The next level of blockchain modularity blends tokens, smart contracts, and organizational processes. These "cryptoeconomic primitives" serve as reusable patterns for abstract workflows, making them easily replicable across organizations. Examples include prediction markets, token-curated registries, and augmented bonding curves. These building blocks leverage the synergy of combining economic assets, workflows, and software, further amplifying the modularity of blockchain. Cryptoeconomic primitives make decentralized autonomous organizations (DAOs) and future forms of economic coordination that we can't even imagine today possible.
Token Engineering#
In summary, the new wave of technological modularity is helping us overcome the shortcomings of how organizations today create and recognize economic value. But who will use these new organizational design building blocks?
"Token engineering" is an interdisciplinary practice that applies blockchain modularity. It combines software engineering, mathematics, economics, machine learning, law, governance, and many other fields.
Over the past few months, I have been fortunate to participate in what I can only describe as a community-driven historical experiment in token engineering. After months of collaborative exploration of cryptoeconomic parameters, the Token Engineering Commons identified a combination called "Goldilocks" (because it's just right). This design sets the terms for how investors can enter and exit our organization through a fully automated "augmented bonding curve."
This collaborative design process has made me not only optimistic about token engineering but fully bullish. It shows me that we can use this new field to design organizations that truly serve the purposes and values of communities.
Building a Better Future#
Of course, it is crucial to turn these hopes into reality. Like many early tools, blockchain can easily be used to concentrate wealth and power. Venture capital already holds significant equity in important blockchain projects that can be used to attempt control, just like in Web 1 and Web 2.
Equally important is to note that token engineering itself will not bring about the changes we need. Organizational workflows are complex. They interact with many systems - including those mysterious social biological systems we call humans. That's why we also need investment in governance, community, culture, and professional development, to name a few.

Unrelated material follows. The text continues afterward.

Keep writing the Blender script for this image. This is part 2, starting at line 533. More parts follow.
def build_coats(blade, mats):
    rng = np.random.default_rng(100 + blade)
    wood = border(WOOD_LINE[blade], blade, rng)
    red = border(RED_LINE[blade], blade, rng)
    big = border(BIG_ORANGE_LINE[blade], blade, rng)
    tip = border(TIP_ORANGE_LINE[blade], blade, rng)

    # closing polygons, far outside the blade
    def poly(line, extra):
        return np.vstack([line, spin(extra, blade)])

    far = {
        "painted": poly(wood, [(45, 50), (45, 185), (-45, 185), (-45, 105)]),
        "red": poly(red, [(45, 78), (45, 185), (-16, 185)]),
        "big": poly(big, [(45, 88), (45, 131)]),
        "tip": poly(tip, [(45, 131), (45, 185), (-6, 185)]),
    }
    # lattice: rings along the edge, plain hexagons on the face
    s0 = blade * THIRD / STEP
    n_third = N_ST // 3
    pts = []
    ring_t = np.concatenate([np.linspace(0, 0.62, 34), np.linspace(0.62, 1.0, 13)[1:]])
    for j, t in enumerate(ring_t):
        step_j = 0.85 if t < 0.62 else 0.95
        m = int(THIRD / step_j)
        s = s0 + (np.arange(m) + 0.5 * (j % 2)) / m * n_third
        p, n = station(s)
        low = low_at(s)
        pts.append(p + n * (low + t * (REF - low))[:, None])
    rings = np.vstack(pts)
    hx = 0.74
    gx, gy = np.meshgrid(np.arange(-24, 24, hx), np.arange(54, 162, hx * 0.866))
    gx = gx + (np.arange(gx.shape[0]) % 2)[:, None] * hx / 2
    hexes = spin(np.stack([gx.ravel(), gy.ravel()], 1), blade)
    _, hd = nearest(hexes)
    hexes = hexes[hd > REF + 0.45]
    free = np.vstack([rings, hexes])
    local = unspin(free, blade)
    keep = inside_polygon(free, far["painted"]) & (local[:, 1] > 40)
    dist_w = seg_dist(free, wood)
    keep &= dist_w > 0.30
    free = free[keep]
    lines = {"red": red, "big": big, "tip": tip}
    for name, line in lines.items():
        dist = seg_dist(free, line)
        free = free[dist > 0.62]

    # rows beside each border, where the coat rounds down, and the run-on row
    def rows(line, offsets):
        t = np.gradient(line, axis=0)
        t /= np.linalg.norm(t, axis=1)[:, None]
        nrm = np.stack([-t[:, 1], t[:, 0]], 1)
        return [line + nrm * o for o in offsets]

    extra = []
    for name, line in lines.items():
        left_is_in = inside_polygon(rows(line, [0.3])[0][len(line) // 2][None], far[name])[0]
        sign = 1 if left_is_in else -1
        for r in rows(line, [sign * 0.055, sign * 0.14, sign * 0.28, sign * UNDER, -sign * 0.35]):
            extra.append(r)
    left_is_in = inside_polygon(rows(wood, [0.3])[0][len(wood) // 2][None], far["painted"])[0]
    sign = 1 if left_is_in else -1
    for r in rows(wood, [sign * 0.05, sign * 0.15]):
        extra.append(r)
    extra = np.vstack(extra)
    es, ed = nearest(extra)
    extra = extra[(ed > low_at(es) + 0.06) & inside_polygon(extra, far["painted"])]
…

But make no mistake, token engineering is crucial to changing the way we organize ourselves as humans. These Lego-like building blocks will crack open the potential economic models and value flows that define organizations. Yes, it will take other disciplines, but token engineering is the way we connect those other practices to the Internet of Value. It is the interface that humans use to inject our deepest values and hopes into our machine networks. It is the interface through which we write solutions to the current crisis and lay the foundation for an extraordinary new civilization.